I also remember playing Stella, the girl who gets pregnant, in a public service announcement play that we wrote. We performed it on the National Theatre stage to busloads of school kids from all over the capital Accra. We were on such a high after that performance that I kept my dress on and pranced around backstage, until a man who worked for the theatre ripped that joy right out of my heart with a disgusted look and a nasty remark.
Also at Presec, I was a member of the Scripture Union (SU), a Christian group. I’d wake friends up in the dorm to pray very early in the morning. We had sermons and sometimes a pastor would be brought in from the outside. Sometimes they would preach against masturbation and homosexuality. As other boys developed attraction for girls, and were encouraged by society to develop their interests, my attraction was to boys. There was no visible model of who I was in Ghanaian society. Every message spoken and unspoken signaled that I was taboo, that who I was needed to be buried deep under a mountain of shame.
Over the past year, the climate of latent homophobia that I grew up with in Ghana has been transformed into an explicitly terrifying one. In 2021, an LGBTQ+ community center in Ghana was raided and shut down by police, activists arrested, and detained for weeks for simply meeting.
People were arrested at a private celebration suspected to be a lesbian wedding, and a man lynched in northern Ghana where I’m from. And these are just the incidents that made news headlines. Human Rights Watch recently published an investigation of the detention of 20 activists and a conference technician in Ho, Ghana, including the torture of a 21-year old intersex woman. The accounts are harrowing. How did this happen?
In 2019, an organization called the World Congress of Families (WCF), which is classified by the Southern Poverty Law Center as a hate group with white supremacist ties, held a conference in Accra, Ghana. They partnered with local conservatives to fan the flames of Ghana’s homophobia into a full scale assault on queer Ghanaians and their friends.
After secondary school, I got a scholarship to study at MIT. And that’s how I came to the US, a place that, though far from a utopia, offered me the freedom to explore, affirm, and embrace who I truly am.

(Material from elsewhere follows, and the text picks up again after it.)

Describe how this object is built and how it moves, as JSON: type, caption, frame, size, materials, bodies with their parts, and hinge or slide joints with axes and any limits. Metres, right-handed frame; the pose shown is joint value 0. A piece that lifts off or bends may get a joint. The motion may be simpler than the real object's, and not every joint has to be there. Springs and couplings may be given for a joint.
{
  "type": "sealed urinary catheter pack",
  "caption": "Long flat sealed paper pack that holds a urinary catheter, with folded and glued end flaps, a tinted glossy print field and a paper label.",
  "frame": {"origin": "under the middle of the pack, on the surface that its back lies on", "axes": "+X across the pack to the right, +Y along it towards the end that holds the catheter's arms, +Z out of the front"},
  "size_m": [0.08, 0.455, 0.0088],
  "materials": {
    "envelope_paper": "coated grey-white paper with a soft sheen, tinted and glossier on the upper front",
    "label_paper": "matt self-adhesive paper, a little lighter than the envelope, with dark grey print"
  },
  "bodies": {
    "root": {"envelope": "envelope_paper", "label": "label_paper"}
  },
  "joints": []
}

Back in college, my roommate, a straight Portuguese man, and I became good friends. I came out to him in a letter. He was probably the second or third person I came out to, and when I handed him the letter, I rushed off into the shower because it was the only safe place that I could just kind of get away to and hide and be by myself. He read my letter, waited while I took the longest shower of my life, and when I came out of the shower he gave me a hug. He’s a straight man. His roommate had just told him he was gay, and he hugged me.
I think back to that simple gesture and I find it profoundly human. Because he reacted not with distance, or paranoia, but with love and empathy. He understood that my coming out to him had been a very difficult step in a homophobic world. He chose to honor love rather than indulge in hate. Today, every Ghanaian is faced with a similar choice. Will you turn to your lesbian, gay, bisexual, transgendar, queer, intersex, and asexual neighbor with love? Or will you turn to us with hate?

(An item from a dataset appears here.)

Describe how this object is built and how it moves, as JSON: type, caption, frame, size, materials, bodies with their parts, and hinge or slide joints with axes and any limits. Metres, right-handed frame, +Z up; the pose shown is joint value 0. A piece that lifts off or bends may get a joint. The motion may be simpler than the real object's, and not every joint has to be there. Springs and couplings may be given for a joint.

These days when I return home to Ghana, I keep to myself and my family because those are the spaces in which I feel safe, and those are the people with whom I can be myself. And I am grateful for the love of some of my schoolmates from Presec, who reach out and insist on grabbing a drink together. They affirm my belonging. They try to reassure me that there are places in Ghana where I, their gay brother, can live free and safe. Their optimism is a lifeline. I hold on to it, hoping that you, too, will step up and come out as an ally in our defense.